• _STATED PROBLEM_: Every entry must be given again exactly.

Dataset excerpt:
********************

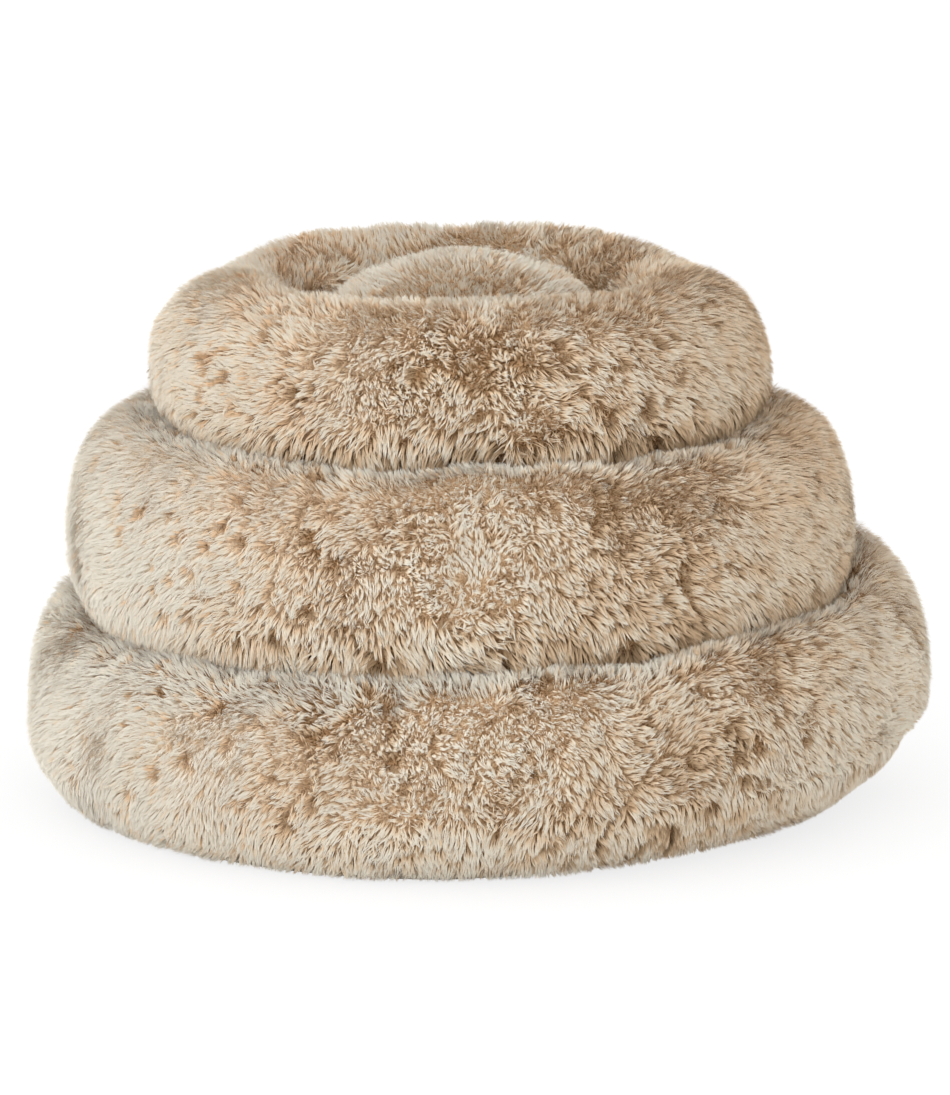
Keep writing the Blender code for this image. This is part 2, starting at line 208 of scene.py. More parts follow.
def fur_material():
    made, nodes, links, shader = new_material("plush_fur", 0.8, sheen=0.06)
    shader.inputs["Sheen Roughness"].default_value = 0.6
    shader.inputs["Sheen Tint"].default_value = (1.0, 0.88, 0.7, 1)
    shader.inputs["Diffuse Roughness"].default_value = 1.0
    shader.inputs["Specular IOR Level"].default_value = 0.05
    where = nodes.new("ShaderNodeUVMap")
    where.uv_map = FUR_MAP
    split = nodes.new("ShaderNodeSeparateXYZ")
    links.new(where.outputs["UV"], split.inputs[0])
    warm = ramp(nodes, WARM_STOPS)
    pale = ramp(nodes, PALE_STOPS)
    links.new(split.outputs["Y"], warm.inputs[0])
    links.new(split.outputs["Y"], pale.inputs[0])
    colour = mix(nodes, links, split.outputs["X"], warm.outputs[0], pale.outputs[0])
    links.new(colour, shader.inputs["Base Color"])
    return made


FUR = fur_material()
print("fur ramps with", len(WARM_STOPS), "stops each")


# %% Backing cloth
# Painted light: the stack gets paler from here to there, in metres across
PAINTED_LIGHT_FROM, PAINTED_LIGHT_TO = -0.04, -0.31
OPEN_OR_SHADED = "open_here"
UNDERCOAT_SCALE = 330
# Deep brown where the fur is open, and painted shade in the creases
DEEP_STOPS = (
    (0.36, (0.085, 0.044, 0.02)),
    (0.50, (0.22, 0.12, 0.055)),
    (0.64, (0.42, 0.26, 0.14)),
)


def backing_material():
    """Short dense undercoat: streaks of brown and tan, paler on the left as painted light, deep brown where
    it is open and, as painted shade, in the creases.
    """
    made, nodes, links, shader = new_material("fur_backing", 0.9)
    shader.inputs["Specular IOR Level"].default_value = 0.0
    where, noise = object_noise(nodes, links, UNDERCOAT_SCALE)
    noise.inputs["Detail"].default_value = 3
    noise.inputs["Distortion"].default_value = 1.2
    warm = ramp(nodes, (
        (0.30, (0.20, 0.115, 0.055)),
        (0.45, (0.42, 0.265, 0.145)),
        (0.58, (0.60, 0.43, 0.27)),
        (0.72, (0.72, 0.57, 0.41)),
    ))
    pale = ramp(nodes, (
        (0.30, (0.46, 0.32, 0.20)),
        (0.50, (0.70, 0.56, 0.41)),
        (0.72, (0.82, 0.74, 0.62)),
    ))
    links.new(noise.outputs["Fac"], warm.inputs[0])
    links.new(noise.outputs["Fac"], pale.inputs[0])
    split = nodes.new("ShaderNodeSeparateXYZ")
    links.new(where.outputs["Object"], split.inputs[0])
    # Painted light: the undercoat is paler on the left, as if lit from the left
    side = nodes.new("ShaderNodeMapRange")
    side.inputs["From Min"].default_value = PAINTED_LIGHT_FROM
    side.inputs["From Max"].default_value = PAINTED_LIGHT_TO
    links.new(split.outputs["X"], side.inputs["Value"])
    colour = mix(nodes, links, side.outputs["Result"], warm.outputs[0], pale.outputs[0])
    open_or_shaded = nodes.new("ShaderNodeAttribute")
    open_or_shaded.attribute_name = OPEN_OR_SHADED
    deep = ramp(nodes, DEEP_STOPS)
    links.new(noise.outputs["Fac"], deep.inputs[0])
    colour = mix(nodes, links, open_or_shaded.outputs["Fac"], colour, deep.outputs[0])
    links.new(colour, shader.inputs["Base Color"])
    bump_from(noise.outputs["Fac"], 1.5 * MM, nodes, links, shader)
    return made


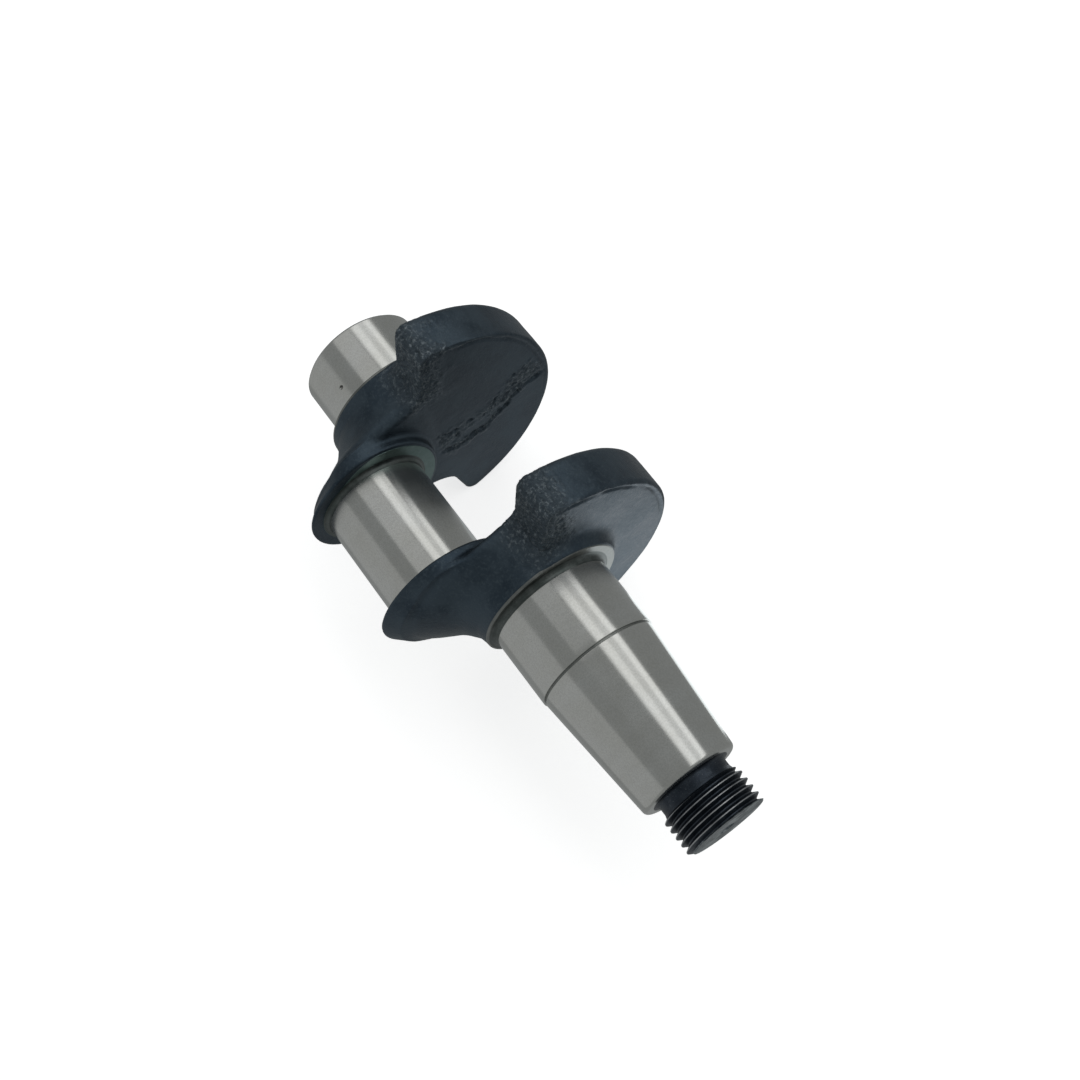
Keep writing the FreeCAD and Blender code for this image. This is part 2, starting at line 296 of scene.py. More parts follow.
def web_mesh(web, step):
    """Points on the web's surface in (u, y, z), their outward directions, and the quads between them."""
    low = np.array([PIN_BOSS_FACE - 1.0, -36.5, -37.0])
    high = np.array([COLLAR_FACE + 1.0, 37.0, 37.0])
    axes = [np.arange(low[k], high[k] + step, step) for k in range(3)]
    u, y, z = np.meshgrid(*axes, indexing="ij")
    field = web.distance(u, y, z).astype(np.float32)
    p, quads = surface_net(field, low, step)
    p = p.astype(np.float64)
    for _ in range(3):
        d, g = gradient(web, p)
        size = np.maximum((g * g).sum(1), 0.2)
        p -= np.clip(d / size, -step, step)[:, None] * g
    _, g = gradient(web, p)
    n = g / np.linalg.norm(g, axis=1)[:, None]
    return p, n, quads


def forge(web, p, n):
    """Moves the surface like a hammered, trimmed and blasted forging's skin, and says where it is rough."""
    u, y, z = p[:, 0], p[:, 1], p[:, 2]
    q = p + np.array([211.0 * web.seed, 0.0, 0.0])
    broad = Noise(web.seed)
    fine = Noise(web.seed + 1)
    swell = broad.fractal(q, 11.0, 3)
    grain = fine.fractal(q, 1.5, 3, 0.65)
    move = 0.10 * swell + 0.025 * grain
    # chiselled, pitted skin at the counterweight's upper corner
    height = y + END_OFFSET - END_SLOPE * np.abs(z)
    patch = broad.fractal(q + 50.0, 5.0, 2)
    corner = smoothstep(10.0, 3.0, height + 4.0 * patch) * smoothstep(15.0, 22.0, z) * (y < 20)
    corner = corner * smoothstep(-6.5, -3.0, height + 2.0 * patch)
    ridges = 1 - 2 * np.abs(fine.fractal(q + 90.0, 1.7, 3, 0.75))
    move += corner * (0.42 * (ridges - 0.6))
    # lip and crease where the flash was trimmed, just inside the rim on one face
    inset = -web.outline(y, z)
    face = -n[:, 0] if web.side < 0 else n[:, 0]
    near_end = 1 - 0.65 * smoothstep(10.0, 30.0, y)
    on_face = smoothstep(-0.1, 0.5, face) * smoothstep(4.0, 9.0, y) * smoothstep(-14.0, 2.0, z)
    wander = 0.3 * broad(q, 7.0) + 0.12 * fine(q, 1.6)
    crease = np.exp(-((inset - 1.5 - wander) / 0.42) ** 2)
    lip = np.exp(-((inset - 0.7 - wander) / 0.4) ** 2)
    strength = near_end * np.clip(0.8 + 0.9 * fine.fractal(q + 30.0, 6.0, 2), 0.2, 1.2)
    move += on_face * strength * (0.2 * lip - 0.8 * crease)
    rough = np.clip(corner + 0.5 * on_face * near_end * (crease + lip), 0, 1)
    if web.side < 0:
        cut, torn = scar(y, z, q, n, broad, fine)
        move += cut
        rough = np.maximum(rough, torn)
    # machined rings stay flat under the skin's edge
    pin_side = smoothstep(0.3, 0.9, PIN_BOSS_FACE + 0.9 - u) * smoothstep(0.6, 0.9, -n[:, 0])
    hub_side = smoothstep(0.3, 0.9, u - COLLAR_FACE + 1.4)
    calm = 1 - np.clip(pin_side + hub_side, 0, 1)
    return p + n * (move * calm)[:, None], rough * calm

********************

• _FULL ANSWER_:
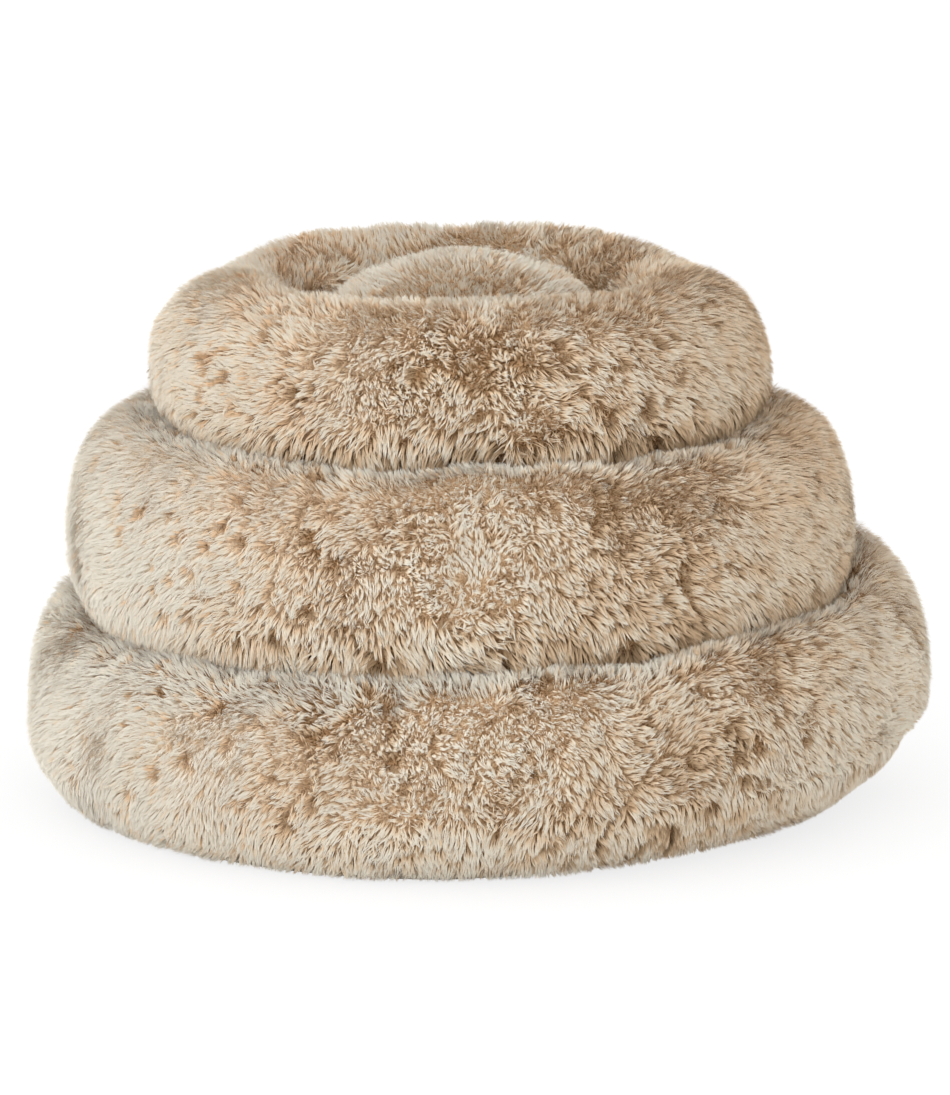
Keep writing the Blender code for this image. This is part 2, starting at line 208 of scene.py. More parts follow.
def fur_material():
    made, nodes, links, shader = new_material("plush_fur", 0.8, sheen=0.06)
    shader.inputs["Sheen Roughness"].default_value = 0.6
    shader.inputs["Sheen Tint"].default_value = (1.0, 0.88, 0.7, 1)
    shader.inputs["Diffuse Roughness"].default_value = 1.0
    shader.inputs["Specular IOR Level"].default_value = 0.05
    where = nodes.new("ShaderNodeUVMap")
    where.uv_map = FUR_MAP
    split = nodes.new("ShaderNodeSeparateXYZ")
    links.new(where.outputs["UV"], split.inputs[0])
    warm = ramp(nodes, WARM_STOPS)
    pale = ramp(nodes, PALE_STOPS)
    links.new(split.outputs["Y"], warm.inputs[0])
    links.new(split.outputs["Y"], pale.inputs[0])
    colour = mix(nodes, links, split.outputs["X"], warm.outputs[0], pale.outputs[0])
    links.new(colour, shader.inputs["Base Color"])
    return made


FUR = fur_material()
print("fur ramps with", len(WARM_STOPS), "stops each")


# %% Backing cloth
# Painted light: the stack gets paler from here to there, in metres across
PAINTED_LIGHT_FROM, PAINTED_LIGHT_TO = -0.04, -0.31
OPEN_OR_SHADED = "open_here"
UNDERCOAT_SCALE = 330
# Deep brown where the fur is open, and painted shade in the creases
DEEP_STOPS = (
    (0.36, (0.085, 0.044, 0.02)),
    (0.50, (0.22, 0.12, 0.055)),
    (0.64, (0.42, 0.26, 0.14)),
)


def backing_material():
    """Short dense undercoat: streaks of brown and tan, paler on the left as painted light, deep brown where
    it is open and, as painted shade, in the creases.
    """
    made, nodes, links, shader = new_material("fur_backing", 0.9)
    shader.inputs["Specular IOR Level"].default_value = 0.0
    where, noise = object_noise(nodes, links, UNDERCOAT_SCALE)
    noise.inputs["Detail"].default_value = 3
    noise.inputs["Distortion"].default_value = 1.2
    warm = ramp(nodes, (
        (0.30, (0.20, 0.115, 0.055)),
        (0.45, (0.42, 0.265, 0.145)),
        (0.58, (0.60, 0.43, 0.27)),
        (0.72, (0.72, 0.57, 0.41)),
    ))
    pale = ramp(nodes, (
        (0.30, (0.46, 0.32, 0.20)),
        (0.50, (0.70, 0.56, 0.41)),
        (0.72, (0.82, 0.74, 0.62)),
    ))
    links.new(noise.outputs["Fac"], warm.inputs[0])
    links.new(noise.outputs["Fac"], pale.inputs[0])
    split = nodes.new("ShaderNodeSeparateXYZ")
    links.new(where.outputs["Object"], split.inputs[0])
    # Painted light: the undercoat is paler on the left, as if lit from the left
    side = nodes.new("ShaderNodeMapRange")
    side.inputs["From Min"].default_value = PAINTED_LIGHT_FROM
    side.inputs["From Max"].default_value = PAINTED_LIGHT_TO
    links.new(split.outputs["X"], side.inputs["Value"])
    colour = mix(nodes, links, side.outputs["Result"], warm.outputs[0], pale.outputs[0])
    open_or_shaded = nodes.new("ShaderNodeAttribute")
    open_or_shaded.attribute_name = OPEN_OR_SHADED
    deep = ramp(nodes, DEEP_STOPS)
    links.new(noise.outputs["Fac"], deep.inputs[0])
    colour = mix(nodes, links, open_or_shaded.outputs["Fac"], colour, deep.outputs[0])
    links.new(colour, shader.inputs["Base Color"])
    bump_from(noise.outputs["Fac"], 1.5 * MM, nodes, links, shader)
    return made


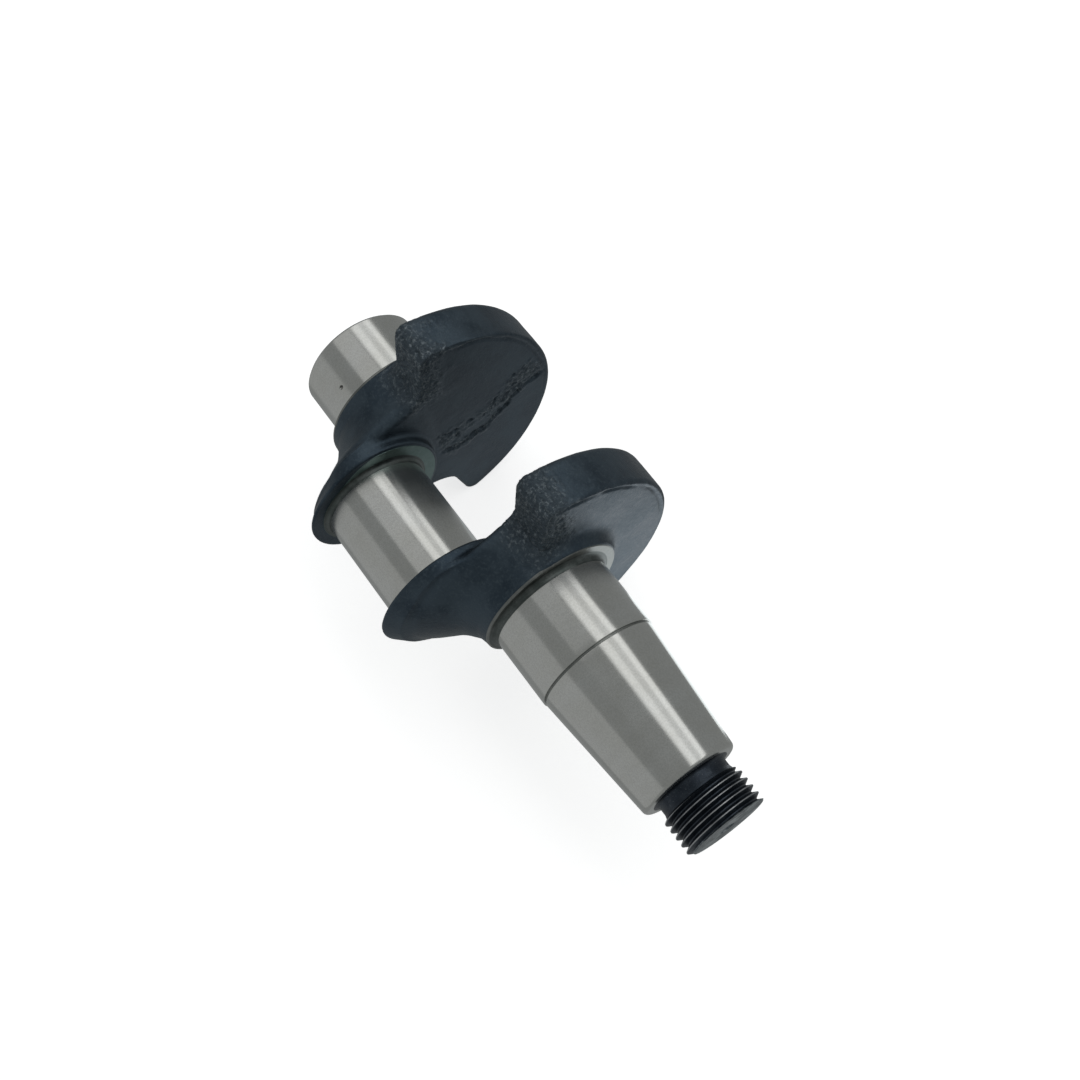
Keep writing the FreeCAD and Blender code for this image. This is part 2, starting at line 296 of scene.py. More parts follow.
def web_mesh(web, step):
    """Points on the web's surface in (u, y, z), their outward directions, and the quads between them."""
    low = np.array([PIN_BOSS_FACE - 1.0, -36.5, -37.0])
    high = np.array([COLLAR_FACE + 1.0, 37.0, 37.0])
    axes = [np.arange(low[k], high[k] + step, step) for k in range(3)]
    u, y, z = np.meshgrid(*axes, indexing="ij")
    field = web.distance(u, y, z).astype(np.float32)
    p, quads = surface_net(field, low, step)
    p = p.astype(np.float64)
    for _ in range(3):
        d, g = gradient(web, p)
        size = np.maximum((g * g).sum(1), 0.2)
        p -= np.clip(d / size, -step, step)[:, None] * g
    _, g = gradient(web, p)
    n = g / np.linalg.norm(g, axis=1)[:, None]
    return p, n, quads


def forge(web, p, n):
    """Moves the surface like a hammered, trimmed and blasted forging's skin, and says where it is rough."""
    u, y, z = p[:, 0], p[:, 1], p[:, 2]
    q = p + np.array([211.0 * web.seed, 0.0, 0.0])
    broad = Noise(web.seed)
    fine = Noise(web.seed + 1)
    swell = broad.fractal(q, 11.0, 3)
    grain = fine.fractal(q, 1.5, 3, 0.65)
    move = 0.10 * swell + 0.025 * grain
    # chiselled, pitted skin at the counterweight's upper corner
    height = y + END_OFFSET - END_SLOPE * np.abs(z)
    patch = broad.fractal(q + 50.0, 5.0, 2)
    corner = smoothstep(10.0, 3.0, height + 4.0 * patch) * smoothstep(15.0, 22.0, z) * (y < 20)
    corner = corner * smoothstep(-6.5, -3.0, height + 2.0 * patch)
    ridges = 1 - 2 * np.abs(fine.fractal(q + 90.0, 1.7, 3, 0.75))
    move += corner * (0.42 * (ridges - 0.6))
    # lip and crease where the flash was trimmed, just inside the rim on one face
    inset = -web.outline(y, z)
    face = -n[:, 0] if web.side < 0 else n[:, 0]
    near_end = 1 - 0.65 * smoothstep(10.0, 30.0, y)
    on_face = smoothstep(-0.1, 0.5, face) * smoothstep(4.0, 9.0, y) * smoothstep(-14.0, 2.0, z)
    wander = 0.3 * broad(q, 7.0) + 0.12 * fine(q, 1.6)
    crease = np.exp(-((inset - 1.5 - wander) / 0.42) ** 2)
    lip = np.exp(-((inset - 0.7 - wander) / 0.4) ** 2)
    strength = near_end * np.clip(0.8 + 0.9 * fine.fractal(q + 30.0, 6.0, 2), 0.2, 1.2)
    move += on_face * strength * (0.2 * lip - 0.8 * crease)
    rough = np.clip(corner + 0.5 * on_face * near_end * (crease + lip), 0, 1)
    if web.side < 0:
        cut, torn = scar(y, z, q, n, broad, fine)
        move += cut
        rough = np.maximum(rough, torn)
    # machined rings stay flat under the skin's edge
    pin_side = smoothstep(0.3, 0.9, PIN_BOSS_FACE + 0.9 - u) * smoothstep(0.6, 0.9, -n[:, 0])
    hub_side = smoothstep(0.3, 0.9, u - COLLAR_FACE + 1.4)
    calm = 1 - np.clip(pin_side + hub_side, 0, 1)
    return p + n * (move * calm)[:, None], rough * calm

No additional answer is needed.